'''

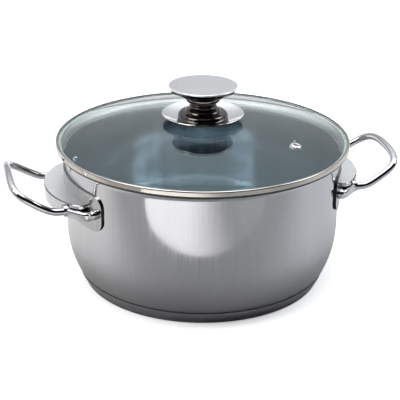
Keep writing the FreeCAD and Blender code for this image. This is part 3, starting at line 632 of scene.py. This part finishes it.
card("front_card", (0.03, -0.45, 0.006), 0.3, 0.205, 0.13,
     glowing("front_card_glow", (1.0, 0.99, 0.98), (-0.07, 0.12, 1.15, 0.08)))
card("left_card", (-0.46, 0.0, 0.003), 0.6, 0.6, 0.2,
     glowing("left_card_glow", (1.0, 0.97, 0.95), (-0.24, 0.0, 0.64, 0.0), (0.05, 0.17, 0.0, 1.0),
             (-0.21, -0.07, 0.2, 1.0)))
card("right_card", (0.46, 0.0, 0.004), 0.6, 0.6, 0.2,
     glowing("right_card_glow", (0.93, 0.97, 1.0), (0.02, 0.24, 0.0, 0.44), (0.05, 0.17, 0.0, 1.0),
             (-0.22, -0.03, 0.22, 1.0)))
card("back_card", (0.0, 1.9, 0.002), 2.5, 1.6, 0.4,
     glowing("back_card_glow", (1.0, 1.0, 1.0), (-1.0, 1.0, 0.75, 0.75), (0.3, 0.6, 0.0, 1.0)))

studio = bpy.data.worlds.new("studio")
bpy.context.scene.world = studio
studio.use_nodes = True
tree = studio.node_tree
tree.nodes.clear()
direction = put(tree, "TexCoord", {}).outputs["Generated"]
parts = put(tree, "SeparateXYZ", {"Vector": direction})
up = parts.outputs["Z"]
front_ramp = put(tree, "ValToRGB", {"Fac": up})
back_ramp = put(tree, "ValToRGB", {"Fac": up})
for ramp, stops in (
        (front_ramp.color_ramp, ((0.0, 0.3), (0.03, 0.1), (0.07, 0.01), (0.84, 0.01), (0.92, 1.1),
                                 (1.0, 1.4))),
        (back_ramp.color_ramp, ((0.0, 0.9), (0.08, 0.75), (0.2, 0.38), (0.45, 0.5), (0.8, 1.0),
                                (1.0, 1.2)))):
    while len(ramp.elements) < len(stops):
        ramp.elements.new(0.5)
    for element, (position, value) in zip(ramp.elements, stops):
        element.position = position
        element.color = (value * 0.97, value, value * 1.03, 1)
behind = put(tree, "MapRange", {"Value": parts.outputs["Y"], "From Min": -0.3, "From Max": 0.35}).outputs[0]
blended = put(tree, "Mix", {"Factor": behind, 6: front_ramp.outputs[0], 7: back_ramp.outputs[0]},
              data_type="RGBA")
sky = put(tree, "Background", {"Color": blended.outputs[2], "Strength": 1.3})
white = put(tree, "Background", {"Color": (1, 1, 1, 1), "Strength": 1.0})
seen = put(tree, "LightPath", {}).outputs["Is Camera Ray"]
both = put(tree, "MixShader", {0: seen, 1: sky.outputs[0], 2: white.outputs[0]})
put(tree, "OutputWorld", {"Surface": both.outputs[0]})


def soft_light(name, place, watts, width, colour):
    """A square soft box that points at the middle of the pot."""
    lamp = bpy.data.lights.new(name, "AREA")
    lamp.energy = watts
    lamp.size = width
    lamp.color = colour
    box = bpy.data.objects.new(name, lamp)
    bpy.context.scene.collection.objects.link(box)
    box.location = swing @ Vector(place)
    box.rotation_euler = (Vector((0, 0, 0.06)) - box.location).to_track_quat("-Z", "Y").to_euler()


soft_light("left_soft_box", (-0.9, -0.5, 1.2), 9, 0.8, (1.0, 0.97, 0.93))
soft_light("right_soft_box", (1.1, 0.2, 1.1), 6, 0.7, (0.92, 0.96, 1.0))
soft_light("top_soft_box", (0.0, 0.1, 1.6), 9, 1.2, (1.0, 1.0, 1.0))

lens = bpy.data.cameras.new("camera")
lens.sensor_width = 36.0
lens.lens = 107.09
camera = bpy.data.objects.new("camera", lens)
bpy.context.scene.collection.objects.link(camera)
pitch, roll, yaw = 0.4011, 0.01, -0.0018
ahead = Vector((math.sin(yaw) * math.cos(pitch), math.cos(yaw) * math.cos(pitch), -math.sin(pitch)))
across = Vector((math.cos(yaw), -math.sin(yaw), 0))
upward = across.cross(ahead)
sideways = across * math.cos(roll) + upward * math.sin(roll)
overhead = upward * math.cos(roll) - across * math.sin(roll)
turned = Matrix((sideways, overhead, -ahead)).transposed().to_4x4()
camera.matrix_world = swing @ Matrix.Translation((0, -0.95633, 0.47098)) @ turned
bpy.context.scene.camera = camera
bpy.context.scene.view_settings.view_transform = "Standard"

'''

= Challenge =
Reproduce the material precisely, including every line.

= Result for this task =
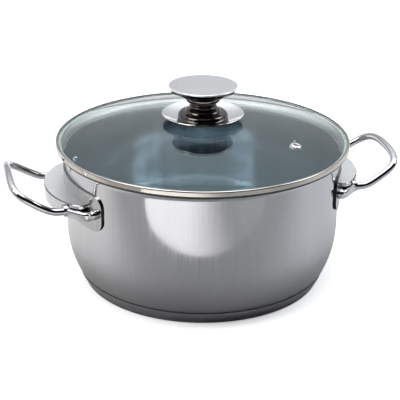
Keep writing the FreeCAD and Blender code for this image. This is part 3, starting at line 632 of scene.py. This part finishes it.
card("front_card", (0.03, -0.45, 0.006), 0.3, 0.205, 0.13,
     glowing("front_card_glow", (1.0, 0.99, 0.98), (-0.07, 0.12, 1.15, 0.08)))
card("left_card", (-0.46, 0.0, 0.003), 0.6, 0.6, 0.2,
     glowing("left_card_glow", (1.0, 0.97, 0.95), (-0.24, 0.0, 0.64, 0.0), (0.05, 0.17, 0.0, 1.0),
             (-0.21, -0.07, 0.2, 1.0)))
card("right_card", (0.46, 0.0, 0.004), 0.6, 0.6, 0.2,
     glowing("right_card_glow", (0.93, 0.97, 1.0), (0.02, 0.24, 0.0, 0.44), (0.05, 0.17, 0.0, 1.0),
             (-0.22, -0.03, 0.22, 1.0)))
card("back_card", (0.0, 1.9, 0.002), 2.5, 1.6, 0.4,
     glowing("back_card_glow", (1.0, 1.0, 1.0), (-1.0, 1.0, 0.75, 0.75), (0.3, 0.6, 0.0, 1.0)))

studio = bpy.data.worlds.new("studio")
bpy.context.scene.world = studio
studio.use_nodes = True
tree = studio.node_tree
tree.nodes.clear()
direction = put(tree, "TexCoord", {}).outputs["Generated"]
parts = put(tree, "SeparateXYZ", {"Vector": direction})
up = parts.outputs["Z"]
front_ramp = put(tree, "ValToRGB", {"Fac": up})
back_ramp = put(tree, "ValToRGB", {"Fac": up})
for ramp, stops in (
        (front_ramp.color_ramp, ((0.0, 0.3), (0.03, 0.1), (0.07, 0.01), (0.84, 0.01), (0.92, 1.1),
                                 (1.0, 1.4))),
        (back_ramp.color_ramp, ((0.0, 0.9), (0.08, 0.75), (0.2, 0.38), (0.45, 0.5), (0.8, 1.0),
                                (1.0, 1.2)))):
    while len(ramp.elements) < len(stops):
        ramp.elements.new(0.5)
    for element, (position, value) in zip(ramp.elements, stops):
        element.position = position
        element.color = (value * 0.97, value, value * 1.03, 1)
behind = put(tree, "MapRange", {"Value": parts.outputs["Y"], "From Min": -0.3, "From Max": 0.35}).outputs[0]
blended = put(tree, "Mix", {"Factor": behind, 6: front_ramp.outputs[0], 7: back_ramp.outputs[0]},
              data_type="RGBA")
sky = put(tree, "Background", {"Color": blended.outputs[2], "Strength": 1.3})
white = put(tree, "Background", {"Color": (1, 1, 1, 1), "Strength": 1.0})
seen = put(tree, "LightPath", {}).outputs["Is Camera Ray"]
both = put(tree, "MixShader", {0: seen, 1: sky.outputs[0], 2: white.outputs[0]})
put(tree, "OutputWorld", {"Surface": both.outputs[0]})


def soft_light(name, place, watts, width, colour):
    """A square soft box that points at the middle of the pot."""
    lamp = bpy.data.lights.new(name, "AREA")
    lamp.energy = watts
    lamp.size = width
    lamp.color = colour
    box = bpy.data.objects.new(name, lamp)
    bpy.context.scene.collection.objects.link(box)
    box.location = swing @ Vector(place)
    box.rotation_euler = (Vector((0, 0, 0.06)) - box.location).to_track_quat("-Z", "Y").to_euler()


soft_light("left_soft_box", (-0.9, -0.5, 1.2), 9, 0.8, (1.0, 0.97, 0.93))
soft_light("right_soft_box", (1.1, 0.2, 1.1), 6, 0.7, (0.92, 0.96, 1.0))
soft_light("top_soft_box", (0.0, 0.1, 1.6), 9, 1.2, (1.0, 1.0, 1.0))

lens = bpy.data.cameras.new("camera")
lens.sensor_width = 36.0
lens.lens = 107.09
camera = bpy.data.objects.new("camera", lens)
bpy.context.scene.collection.objects.link(camera)
pitch, roll, yaw = 0.4011, 0.01, -0.0018
ahead = Vector((math.sin(yaw) * math.cos(pitch), math.cos(yaw) * math.cos(pitch), -math.sin(pitch)))
across = Vector((math.cos(yaw), -math.sin(yaw), 0))
upward = across.cross(ahead)
sideways = across * math.cos(roll) + upward * math.sin(roll)
overhead = upward * math.cos(roll) - across * math.sin(roll)
turned = Matrix((sideways, overhead, -ahead)).transposed().to_4x4()
camera.matrix_world = swing @ Matrix.Translation((0, -0.95633, 0.47098)) @ turned
bpy.context.scene.camera = camera
bpy.context.scene.view_settings.view_transform = "Standard"